:: Data segment ::
---
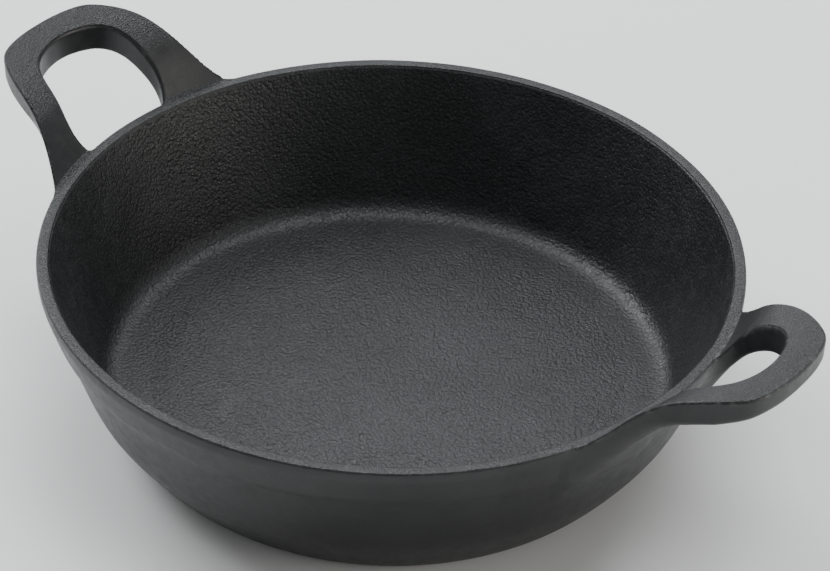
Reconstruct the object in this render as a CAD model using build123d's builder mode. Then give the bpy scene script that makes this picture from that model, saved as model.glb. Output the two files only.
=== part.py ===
"""Round cast iron pan with two loop handles, in millimetres.

One casting, modelled as the regions it is made of: floor, lower wall with its cove, side wall,
rim band and the two handles. The regions meet face to face.
Origin at the middle of the flat underside, +Z up, handles along X.
"""
import os
from math import atan, cos, radians, sin

from build123d import *

os.makedirs("parts", exist_ok=True)

# Driving dimensions
RIM_R = 90.0            # outer radius at the rim
RIM_T = 3.1             # thickness of the lip
HEIGHT = 48.5           # underside to lip
FLOOR_T = 9.0           # underside to cooking floor
PLATE_R = 62.0          # radius of the floor's own disc, the lower wall takes over there
BAND_H = 11.8           # height of the thicker band under the lip
BAND_FOOT_R = 87.2      # outer radius at the band's lower edge
WALL_TOP_R = 85.8       # outer radius of the wall just under the band
KNEE_R, KNEE_Z = 79.2, 17.0     # where the straight wall turns into the curved lower wall
BELLY_R, BELLY_Z = 74.2, 9.2    # a point half way down the curved lower wall
HEEL_R = 66.6           # where the curved lower wall would meet the underside
HEEL_ROUND = 2.5        # rounding of that edge
INNER_SLOPE = 0.349     # draft of the inside wall, radius per height
COVE_R = 6.0            # fillet between inside wall and floor
LIP_ROUND = 1.0         # rounding of both lip edges

LOOP_OUT = 30.3         # how far a handle stands out past the rim
HOLE_OUT = 22.0         # outer end of the finger hole past the rim
HOLE_HALF = 16.3        # half the width of the finger hole
ROOT_HALF = 36.8        # half the width of the handle's flared root, inside the band
# the handle along its length: out from the rim, top above the lip, upright thickness
LOOP = [
    (-9.0, -11.8, 8.0),
    (-3.0, -4.0, 8.0),
    (3.0, 4.4, 8.0),
    (9.0, 12.2, 8.0),
    (16.0, 16.9, 8.0),
    (24.0, 19.0, 7.4),
    (33.0, 19.8, 5.8),
]

# Derived dimensions
BAND_Z = HEIGHT - BAND_H
LIP_IN = RIM_R - RIM_T
draft = atan(INNER_SLOPE)
COVE_Z = FLOOR_T + COVE_R
cove_top_z = COVE_Z - COVE_R * sin(draft)
cove_top_r = LIP_IN - INNER_SLOPE * (HEIGHT - cove_top_z)
FLOOR_R = cove_top_r - COVE_R * cos(draft)
mid = (radians(90) + draft) / 2
cove_mid = (FLOOR_R + COVE_R * cos(mid), COVE_Z - COVE_R * sin(mid))
band_in = LIP_IN - INNER_SLOPE * BAND_H

# The floor: a flat disc, the cooking surface above and the resting face below
with BuildPart() as floor:
    with BuildSketch():
        Circle(PLATE_R)
    extrude(amount=FLOOR_T)
floor.part.label = "floor"
export_step(floor.part, "parts/floor.step")

# The lower wall: rim of the floor, cove inside, curved heel outside
with BuildPart() as lower_wall:
    with BuildSketch(Plane.XZ):
        with BuildLine():
            Line((PLATE_R, 0), (HEEL_R, 0))
            ThreePointArc((HEEL_R, 0), (BELLY_R, BELLY_Z), (KNEE_R, KNEE_Z))
            Line((KNEE_R, KNEE_Z), (cove_top_r, cove_top_z))
            ThreePointArc((cove_top_r, cove_top_z), cove_mid, (FLOOR_R, FLOOR_T))
            Line((FLOOR_R, FLOOR_T), (PLATE_R, FLOOR_T))
            Line((PLATE_R, FLOOR_T), (PLATE_R, 0))
        make_face()
    revolve(axis=Axis.Z)
    heel = [e for e in lower_wall.edges().filter_by(GeomType.CIRCLE) if abs(e.radius - HEEL_R) < 0.01]
    fillet(heel, radius=HEEL_ROUND)
lower_wall.part.label = "lower_wall"
export_step(lower_wall.part, "parts/lower_wall.step")

# The side wall: the straight drafted ring between the cove and the band
with BuildPart() as side_wall:
    with BuildSketch(Plane.XZ):
        with BuildLine():
            Polyline(
                (cove_top_r, cove_top_z),
                (KNEE_R, KNEE_Z),
                (WALL_TOP_R, BAND_Z),
                (band_in, BAND_Z),
                close=True,
            )
        make_face()
    revolve(axis=Axis.Z)
side_wall.part.label = "side_wall"
export_step(side_wall.part, "parts/side_wall.step")

# The rim band: the thicker ring under the lip that carries the handles
with BuildPart() as rim_band:
    with BuildSketch(Plane.XZ):
        with BuildLine():
            Polyline(
                (band_in, BAND_Z),
                (BAND_FOOT_R, BAND_Z),
                (RIM_R, HEIGHT - 2.6),
                (RIM_R, HEIGHT),
                (LIP_IN, HEIGHT),
                close=True,
            )
        make_face()
    revolve(axis=Axis.Z)
    lip = [e for e in rim_band.edges().filter_by(GeomType.CIRCLE) if abs(e.center().Z - HEIGHT) < 0.01]
    fillet(lip, radius=LIP_ROUND)
    foot = [e for e in rim_band.edges().filter_by(GeomType.CIRCLE) if abs(e.radius - BAND_FOOT_R) < 0.01]
    fillet(foot, radius=0.8)
rim_band.part.label = "rim_band"
export_step(rim_band.part, "parts/rim_band.step")

# The solid that a handle is trimmed with: everything inside the band's outer face, and below its foot
with BuildPart() as core:
    with BuildSketch(Plane.XZ):
        with BuildLine():
            Polyline(
                (0, KNEE_Z),
                (BAND_FOOT_R, KNEE_Z),
                (BAND_FOOT_R, BAND_Z),
                (RIM_R, HEIGHT - 2.6),
                (RIM_R, HEIGHT + 60),
                (0, HEIGHT + 60),
                close=True,
            )
        make_face()
    revolve(axis=Axis.Z)

# The right handle: a bent strap turned about the pan's axis, cut to a tapered loop seen from above
top_line = [(RIM_R + out, HEIGHT + rise) for out, rise, thick in LOOP]
under_line = [(RIM_R + out, HEIGHT + rise - thick) for out, rise, thick in LOOP]
with BuildPart() as handle_right:
    with BuildSketch(Plane.XZ):
        with BuildLine():
            Spline(*top_line)
            Line(top_line[-1], under_line[-1])
            Spline(*under_line)
            Line(under_line[0], top_line[0])
        make_face()
    revolve(axis=Axis.Z)
    # outline from above: a flat-ended tip, rounded shoulders, slanting legs that flare at the rim
    with BuildSketch(Plane.XY):
        with BuildLine():
            Spline(
                (RIM_R + LOOP_OUT, 0),
                (RIM_R + LOOP_OUT - 0.5, 7.9),
                (RIM_R + LOOP_OUT - 1.4, 12.1),
                (RIM_R + 27.2, 16.1),
                (RIM_R + 24.1, 19.2),
                (RIM_R + 16.5, 23.6),
                (RIM_R + 8.0, 26.6),
                (RIM_R + 1.5, 29.5),
                (RIM_R - 3.4, 32.5),
                (RIM_R - 9.0, ROOT_HALF),
                tangents=[(0, 1), (-0.8, 0.6)],
            )
            Line((RIM_R - 9.0, ROOT_HALF), (RIM_R - 30.0, ROOT_HALF))
            Line((RIM_R - 30.0, ROOT_HALF), (RIM_R - 30.0, 0))
            mirror(about=Plane.XZ)
        make_face()
    extrude(amount=120, mode=Mode.INTERSECT)
    # finger hole
    with BuildSketch(Plane.XY):
        with BuildLine():
            Spline(
                (RIM_R + HOLE_OUT, 0),
                (RIM_R + HOLE_OUT - 1.2, 7.2),
                (RIM_R + 18.2, 12.0),
                (RIM_R + 13.5, 15.0),
                (RIM_R + 8.0, HOLE_HALF),
                (RIM_R + 2.5, 18.0),
                (RIM_R - 3.0, 19.4),
                tangents=[(0, 1), (-1.0, 0.2)],
            )
            Line((RIM_R - 3.0, 19.4), (RIM_R - 20.0, 19.4))
            Line((RIM_R - 20.0, 19.4), (RIM_R - 20.0, 0))
            mirror(about=Plane.XZ)
        make_face()
    extrude(amount=120, mode=Mode.SUBTRACT)
    add(core.part, mode=Mode.SUBTRACT)
handle_right.part.label = "handle_right"
export_step(handle_right.part, "parts/handle_right.step")

# The left handle: the same loop on the other side
with BuildPart() as handle_left:
    add(handle_right.part.rotate(Axis.Z, 180))
handle_left.part.label = "handle_left"
export_step(handle_left.part, "parts/handle_left.step")
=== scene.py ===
import math

import bpy
import numpy as np
from mathutils import Matrix, Vector


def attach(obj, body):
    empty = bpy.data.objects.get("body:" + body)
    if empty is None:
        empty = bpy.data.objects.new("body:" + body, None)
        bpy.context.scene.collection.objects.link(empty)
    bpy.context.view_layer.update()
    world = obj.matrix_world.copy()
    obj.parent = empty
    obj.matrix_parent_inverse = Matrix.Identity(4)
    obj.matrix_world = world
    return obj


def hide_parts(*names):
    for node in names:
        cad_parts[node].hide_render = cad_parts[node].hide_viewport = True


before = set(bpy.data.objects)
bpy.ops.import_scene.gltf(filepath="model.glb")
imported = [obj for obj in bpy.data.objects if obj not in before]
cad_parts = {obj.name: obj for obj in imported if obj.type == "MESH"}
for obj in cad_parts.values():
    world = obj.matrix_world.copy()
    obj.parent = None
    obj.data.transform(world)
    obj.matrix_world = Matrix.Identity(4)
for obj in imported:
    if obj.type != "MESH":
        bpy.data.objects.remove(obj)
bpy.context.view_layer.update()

# ---------------------------------------------------------------------------
# Sizes in millimetres, as in the CAD model
# ---------------------------------------------------------------------------
RIM_R = 90.0
LIP_IN = 86.9
HEIGHT = 48.5
PLATE_R = 62.0
FLOOR_T = 9.0
BAND_Z = 36.7
BAND_FOOT_R = 87.2
WALL_TOP_R = 85.8
KNEE = (79.2, 17.0)
BELLY = (74.2, 9.2)
HEEL_R = 66.6
INNER_SLOPE = 0.349
COVE_R = 6.0

# A handle along its length, by how far it is out from the rim: its top above the lip, its thickness
LOOP_TOP = [(-9.0, -11.8), (-3.0, -4.0), (3.0, 4.4), (9.0, 12.2), (16.0, 16.9), (24.0, 19.0), (33.0, 19.8)]
LOOP_THICK = [(-9.0, 8.0), (16.0, 8.0), (22.0, 7.8), (30.3, 6.0), (33.0, 5.8)]

# One half of a handle seen from above, out from the rim and to the side, from the tip to the root
LOOP_OUTLINE = [
    (30.3, 0), (29.8, 7.9), (28.9, 12.1), (27.2, 16.1), (24.1, 19.2),
    (16.5, 23.6), (8.0, 26.6), (1.5, 29.5), (-3.4, 32.5), (-9.0, 36.8),
]
FINGER_HOLE = [
    (22.0, 0), (20.8, 7.2), (18.2, 12.0), (13.5, 15.0), (8.0, 16.3),
    (4.6, 17.0), (1.6, 16.7), (-0.8, 14.9), (-3.2, 11.5),
]

# How finely the shapes are made
SEGMENTS = 360
PROFILE_STEP = 0.2
TABLE_STEP = 0.1
GRID_STEP = 0.5

# The mould's unevenness: slow waves, none on the flat underside
WAVES = 14
WAVE_DEPTH = 0.016
WAVE_FADE_Z = 4
rng = np.random.default_rng(11)


# ---------------------------------------------------------------------------
# Small geometry helpers
# ---------------------------------------------------------------------------
def arc3(a, b, c, n):
    """Points on the circle through a, b, c, from a to c."""
    ax, ay, bx, by, cx, cy = *a, *b, *c
    aa, bb, cc = ax**2 + ay**2, bx**2 + by**2, cx**2 + cy**2
    d = 2 * (ax * (by - cy) + bx * (cy - ay) + cx * (ay - by))
    ux = (aa * (by - cy) + bb * (cy - ay) + cc * (ay - by)) / d
    uy = (aa * (cx - bx) + bb * (ax - cx) + cc * (bx - ax)) / d
    r = math.hypot(ax - ux, ay - uy)
    t = np.unwrap([math.atan2(p[1] - uy, p[0] - ux) for p in (a, b, c)])
    return [(ux + r * math.cos(u), uy + r * math.sin(u)) for u in np.linspace(t[0], t[2], n)]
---
:: Exercise requirements ::
Begin at the line that has "# The left handle: the", stop after the line that has "obj.matrix_world = Matrix.Identity(4)", and repeat exactly those lines, nothing more.

:: Exercise solution ::
# The left handle: the same loop on the other side
with BuildPart() as handle_left:
    add(handle_right.part.rotate(Axis.Z, 180))
handle_left.part.label = "handle_left"
export_step(handle_left.part, "parts/handle_left.step")
=== scene.py ===
import math

import bpy
import numpy as np
from mathutils import Matrix, Vector


def attach(obj, body):
    empty = bpy.data.objects.get("body:" + body)
    if empty is None:
        empty = bpy.data.objects.new("body:" + body, None)
        bpy.context.scene.collection.objects.link(empty)
    bpy.context.view_layer.update()
    world = obj.matrix_world.copy()
    obj.parent = empty
    obj.matrix_parent_inverse = Matrix.Identity(4)
    obj.matrix_world = world
    return obj


def hide_parts(*names):
    for node in names:
        cad_parts[node].hide_render = cad_parts[node].hide_viewport = True


before = set(bpy.data.objects)
bpy.ops.import_scene.gltf(filepath="model.glb")
imported = [obj for obj in bpy.data.objects if obj not in before]
cad_parts = {obj.name: obj for obj in imported if obj.type == "MESH"}
for obj in cad_parts.values():
    world = obj.matrix_world.copy()
    obj.parent = None
    obj.data.transform(world)
    obj.matrix_world = Matrix.Identity(4)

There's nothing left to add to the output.